Uncover motivations, expectations, and mental models that analytics alone cannot show.

  • Clarify how people understand the problem space.

  • Explore decision making, workarounds, and constraints.

  • Identify what you should later validate through usability testing.

1:1 Interviews & Focus Groups

Avoid loaded questions such as “You like this, right” or “That was confusing, correct”.

  1. Use neutral prompts: “What were you expecting to happen here”, “How did you decide what to do next”, “What stood out to you on this screen”.

  2. Allow silence. A quiet few seconds often encourages participants to add more detail and deeper reflection.

Research Methods

  • Usability Testing

    Usability testing identifies points of confusion, friction, inefficiency, and breakdown in an experience.

    Use this method to evaluate how well a design supports the intended task and whether users can complete workflows with clarity and confidence.

    Small samples are effective because the goal is to observe patterns in behavior, not to generalize statistically.

  • Surveys

    Surveys gather structured, scalable feedback that can help validate themes emerging from qualitative work.

    Use this method to understand broad sentiment, preferences, or perceived value, especially when reaching a wider audience.

    Surveys must be carefully written to avoid bias and misinterpretation, since self-reported behavior is not always reliable.

  • Card Sorting

    Card sorting reveals how users organize and categorize information in their minds.

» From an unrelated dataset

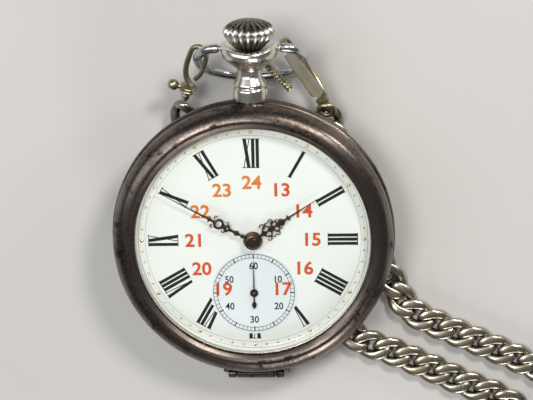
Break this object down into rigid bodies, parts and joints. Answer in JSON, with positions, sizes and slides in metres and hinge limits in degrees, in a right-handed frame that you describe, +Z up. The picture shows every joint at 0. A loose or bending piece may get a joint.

    Use this method when developing or revising an information architecture so your structure reflects natural mental models.

    Open sorts help you discover new groupings, while closed sorts help you test the structure you already have.

  • A/B Testing

    A/B tests compare two or more variants to determine which one performs more effectively based on quantitative metrics.

    Use this method when optimizing at scale or refining a specific interaction.

    Meaningful results require adequate traffic, clearly defined metrics, and controlled variables.

  • Contextual Inquiry

    Field studies allow you to observe behavior in real-world environments, providing rich insight into context, workflow, and constraints.

    Use this method to understand tasks that are influenced by physical space, social dynamics, or environmental conditions.

    The researcher observes and occasionally probes, allowing users to demonstrate their authentic practices.

  • Ethnography

    Ethnographic research involves extended immersion to understand culture, values, routines, and underlying social dynamics.

    Use this method for complex problems where behavior is deeply shaped by context or when studying communities with unique practices.

    It is time-intensive but produces powerful insights into why people act the way they do.

Participatory Design

Participatory design brings users directly into the generative phase, allowing them to contribute ideas, sketches, scenarios, or prototypes.

Use this method when you aim to co-create with participants, especially in domains where users hold specialized knowledge.

This approach builds shared ownership and often uncovers solutions that experts alone would overlook.